- **Given information**
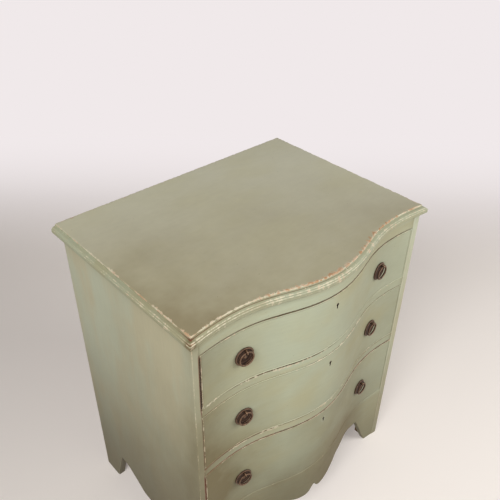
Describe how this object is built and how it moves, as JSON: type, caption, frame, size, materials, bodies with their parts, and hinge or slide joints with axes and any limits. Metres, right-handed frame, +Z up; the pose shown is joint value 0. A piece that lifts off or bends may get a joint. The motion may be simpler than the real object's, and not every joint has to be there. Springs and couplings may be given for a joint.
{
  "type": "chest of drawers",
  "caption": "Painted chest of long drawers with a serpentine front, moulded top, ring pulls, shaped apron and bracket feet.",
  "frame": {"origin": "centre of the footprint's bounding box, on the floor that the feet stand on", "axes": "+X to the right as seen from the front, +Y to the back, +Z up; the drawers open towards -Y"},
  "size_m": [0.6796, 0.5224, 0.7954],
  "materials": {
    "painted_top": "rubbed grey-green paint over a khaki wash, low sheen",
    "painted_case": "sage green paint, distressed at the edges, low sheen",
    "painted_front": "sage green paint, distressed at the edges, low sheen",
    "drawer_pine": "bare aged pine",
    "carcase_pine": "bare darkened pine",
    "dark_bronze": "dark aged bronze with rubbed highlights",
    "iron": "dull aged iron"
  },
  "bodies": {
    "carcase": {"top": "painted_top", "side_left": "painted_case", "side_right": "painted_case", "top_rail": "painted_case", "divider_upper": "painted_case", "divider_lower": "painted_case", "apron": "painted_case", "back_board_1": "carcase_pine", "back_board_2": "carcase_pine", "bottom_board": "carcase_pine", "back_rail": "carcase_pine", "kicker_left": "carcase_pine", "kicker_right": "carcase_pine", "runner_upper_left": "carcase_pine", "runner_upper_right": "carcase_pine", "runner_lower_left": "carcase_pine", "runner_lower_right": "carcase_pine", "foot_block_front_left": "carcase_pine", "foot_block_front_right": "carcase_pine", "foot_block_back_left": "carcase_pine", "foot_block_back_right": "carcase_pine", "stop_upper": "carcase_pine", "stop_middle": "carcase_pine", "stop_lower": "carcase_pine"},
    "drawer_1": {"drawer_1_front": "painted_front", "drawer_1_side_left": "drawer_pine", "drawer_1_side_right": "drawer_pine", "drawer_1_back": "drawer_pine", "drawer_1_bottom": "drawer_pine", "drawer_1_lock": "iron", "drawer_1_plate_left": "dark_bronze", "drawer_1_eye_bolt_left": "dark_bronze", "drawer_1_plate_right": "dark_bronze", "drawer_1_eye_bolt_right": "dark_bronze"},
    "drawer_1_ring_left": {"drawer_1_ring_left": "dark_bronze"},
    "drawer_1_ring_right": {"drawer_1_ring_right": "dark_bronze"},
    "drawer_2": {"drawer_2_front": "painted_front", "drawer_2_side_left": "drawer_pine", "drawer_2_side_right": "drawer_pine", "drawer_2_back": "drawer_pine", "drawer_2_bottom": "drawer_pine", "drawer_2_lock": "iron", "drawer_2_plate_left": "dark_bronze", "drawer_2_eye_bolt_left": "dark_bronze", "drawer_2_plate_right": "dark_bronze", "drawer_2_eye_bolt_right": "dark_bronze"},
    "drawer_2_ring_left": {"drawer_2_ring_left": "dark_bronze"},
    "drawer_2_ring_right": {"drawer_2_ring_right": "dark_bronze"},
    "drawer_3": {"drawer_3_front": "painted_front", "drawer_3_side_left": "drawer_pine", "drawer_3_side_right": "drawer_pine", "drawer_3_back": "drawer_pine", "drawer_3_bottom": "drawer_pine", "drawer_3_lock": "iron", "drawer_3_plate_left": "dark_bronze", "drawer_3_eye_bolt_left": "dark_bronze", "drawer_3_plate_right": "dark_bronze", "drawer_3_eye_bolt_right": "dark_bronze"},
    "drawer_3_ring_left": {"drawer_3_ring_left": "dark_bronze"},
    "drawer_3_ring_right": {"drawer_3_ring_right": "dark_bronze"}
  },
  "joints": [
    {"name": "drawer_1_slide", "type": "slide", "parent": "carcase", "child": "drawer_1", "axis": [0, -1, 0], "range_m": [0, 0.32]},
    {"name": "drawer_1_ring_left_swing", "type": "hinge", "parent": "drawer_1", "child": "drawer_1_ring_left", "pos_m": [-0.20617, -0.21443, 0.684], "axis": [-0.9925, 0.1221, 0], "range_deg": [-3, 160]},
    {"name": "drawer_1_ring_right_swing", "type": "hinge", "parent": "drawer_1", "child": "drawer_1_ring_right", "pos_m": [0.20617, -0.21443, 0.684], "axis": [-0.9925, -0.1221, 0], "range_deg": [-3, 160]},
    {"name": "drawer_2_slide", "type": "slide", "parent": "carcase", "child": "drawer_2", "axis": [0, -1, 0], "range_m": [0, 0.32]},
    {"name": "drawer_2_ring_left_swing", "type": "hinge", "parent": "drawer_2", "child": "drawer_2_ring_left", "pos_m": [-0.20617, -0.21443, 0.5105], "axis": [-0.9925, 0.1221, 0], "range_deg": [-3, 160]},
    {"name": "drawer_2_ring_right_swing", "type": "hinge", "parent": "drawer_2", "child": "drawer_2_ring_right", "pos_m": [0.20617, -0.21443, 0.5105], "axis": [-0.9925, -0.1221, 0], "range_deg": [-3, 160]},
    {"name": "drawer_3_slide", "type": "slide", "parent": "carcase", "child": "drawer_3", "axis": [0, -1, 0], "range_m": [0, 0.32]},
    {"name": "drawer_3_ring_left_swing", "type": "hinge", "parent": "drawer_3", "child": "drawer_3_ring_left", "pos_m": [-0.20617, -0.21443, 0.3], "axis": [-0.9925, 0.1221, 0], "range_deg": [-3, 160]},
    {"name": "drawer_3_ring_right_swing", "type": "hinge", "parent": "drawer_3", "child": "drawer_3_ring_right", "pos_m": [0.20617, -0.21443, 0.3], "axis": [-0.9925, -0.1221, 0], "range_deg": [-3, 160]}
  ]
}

- **Description of the task**
Repeat the material from above exactly, word for word.

- **Result**
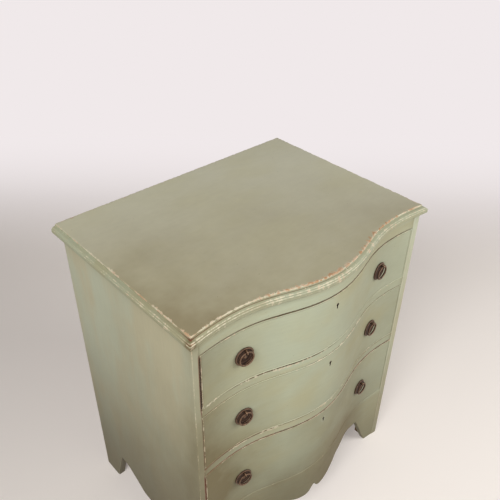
Describe how this object is built and how it moves, as JSON: type, caption, frame, size, materials, bodies with their parts, and hinge or slide joints with axes and any limits. Metres, right-handed frame, +Z up; the pose shown is joint value 0. A piece that lifts off or bends may get a joint. The motion may be simpler than the real object's, and not every joint has to be there. Springs and couplings may be given for a joint.
{
  "type": "chest of drawers",
  "caption": "Painted chest of long drawers with a serpentine front, moulded top, ring pulls, shaped apron and bracket feet.",
  "frame": {"origin": "centre of the footprint's bounding box, on the floor that the feet stand on", "axes": "+X to the right as seen from the front, +Y to the back, +Z up; the drawers open towards -Y"},
  "size_m": [0.6796, 0.5224, 0.7954],
  "materials": {
    "painted_top": "rubbed grey-green paint over a khaki wash, low sheen",
    "painted_case": "sage green paint, distressed at the edges, low sheen",
    "painted_front": "sage green paint, distressed at the edges, low sheen",
    "drawer_pine": "bare aged pine",
    "carcase_pine": "bare darkened pine",
    "dark_bronze": "dark aged bronze with rubbed highlights",
    "iron": "dull aged iron"
  },
  "bodies": {
    "carcase": {"top": "painted_top", "side_left": "painted_case", "side_right": "painted_case", "top_rail": "painted_case", "divider_upper": "painted_case", "divider_lower": "painted_case", "apron": "painted_case", "back_board_1": "carcase_pine", "back_board_2": "carcase_pine", "bottom_board": "carcase_pine", "back_rail": "carcase_pine", "kicker_left": "carcase_pine", "kicker_right": "carcase_pine", "runner_upper_left": "carcase_pine", "runner_upper_right": "carcase_pine", "runner_lower_left": "carcase_pine", "runner_lower_right": "carcase_pine", "foot_block_front_left": "carcase_pine", "foot_block_front_right": "carcase_pine", "foot_block_back_left": "carcase_pine", "foot_block_back_right": "carcase_pine", "stop_upper": "carcase_pine", "stop_middle": "carcase_pine", "stop_lower": "carcase_pine"},
    "drawer_1": {"drawer_1_front": "painted_front", "drawer_1_side_left": "drawer_pine", "drawer_1_side_right": "drawer_pine", "drawer_1_back": "drawer_pine", "drawer_1_bottom": "drawer_pine", "drawer_1_lock": "iron", "drawer_1_plate_left": "dark_bronze", "drawer_1_eye_bolt_left": "dark_bronze", "drawer_1_plate_right": "dark_bronze", "drawer_1_eye_bolt_right": "dark_bronze"},
    "drawer_1_ring_left": {"drawer_1_ring_left": "dark_bronze"},
    "drawer_1_ring_right": {"drawer_1_ring_right": "dark_bronze"},
    "drawer_2": {"drawer_2_front": "painted_front", "drawer_2_side_left": "drawer_pine", "drawer_2_side_right": "drawer_pine", "drawer_2_back": "drawer_pine", "drawer_2_bottom": "drawer_pine", "drawer_2_lock": "iron", "drawer_2_plate_left": "dark_bronze", "drawer_2_eye_bolt_left": "dark_bronze", "drawer_2_plate_right": "dark_bronze", "drawer_2_eye_bolt_right": "dark_bronze"},
    "drawer_2_ring_left": {"drawer_2_ring_left": "dark_bronze"},
    "drawer_2_ring_right": {"drawer_2_ring_right": "dark_bronze"},
    "drawer_3": {"drawer_3_front": "painted_front", "drawer_3_side_left": "drawer_pine", "drawer_3_side_right": "drawer_pine", "drawer_3_back": "drawer_pine", "drawer_3_bottom": "drawer_pine", "drawer_3_lock": "iron", "drawer_3_plate_left": "dark_bronze", "drawer_3_eye_bolt_left": "dark_bronze", "drawer_3_plate_right": "dark_bronze", "drawer_3_eye_bolt_right": "dark_bronze"},
    "drawer_3_ring_left": {"drawer_3_ring_left": "dark_bronze"},
    "drawer_3_ring_right": {"drawer_3_ring_right": "dark_bronze"}
  },
  "joints": [
    {"name": "drawer_1_slide", "type": "slide", "parent": "carcase", "child": "drawer_1", "axis": [0, -1, 0], "range_m": [0, 0.32]},
    {"name": "drawer_1_ring_left_swing", "type": "hinge", "parent": "drawer_1", "child": "drawer_1_ring_left", "pos_m": [-0.20617, -0.21443, 0.684], "axis": [-0.9925, 0.1221, 0], "range_deg": [-3, 160]},
    {"name": "drawer_1_ring_right_swing", "type": "hinge", "parent": "drawer_1", "child": "drawer_1_ring_right", "pos_m": [0.20617, -0.21443, 0.684], "axis": [-0.9925, -0.1221, 0], "range_deg": [-3, 160]},
    {"name": "drawer_2_slide", "type": "slide", "parent": "carcase", "child": "drawer_2", "axis": [0, -1, 0], "range_m": [0, 0.32]},
    {"name": "drawer_2_ring_left_swing", "type": "hinge", "parent": "drawer_2", "child": "drawer_2_ring_left", "pos_m": [-0.20617, -0.21443, 0.5105], "axis": [-0.9925, 0.1221, 0], "range_deg": [-3, 160]},
    {"name": "drawer_2_ring_right_swing", "type": "hinge", "parent": "drawer_2", "child": "drawer_2_ring_right", "pos_m": [0.20617, -0.21443, 0.5105], "axis": [-0.9925, -0.1221, 0], "range_deg": [-3, 160]},
    {"name": "drawer_3_slide", "type": "slide", "parent": "carcase", "child": "drawer_3", "axis": [0, -1, 0], "range_m": [0, 0.32]},
    {"name": "drawer_3_ring_left_swing", "type": "hinge", "parent": "drawer_3", "child": "drawer_3_ring_left", "pos_m": [-0.20617, -0.21443, 0.3], "axis": [-0.9925, 0.1221, 0], "range_deg": [-3, 160]},
    {"name": "drawer_3_ring_right_swing", "type": "hinge", "parent": "drawer_3", "child": "drawer_3_ring_right", "pos_m": [0.20617, -0.21443, 0.3], "axis": [-0.9925, -0.1221, 0], "range_deg": [-3, 160]}
  ]
}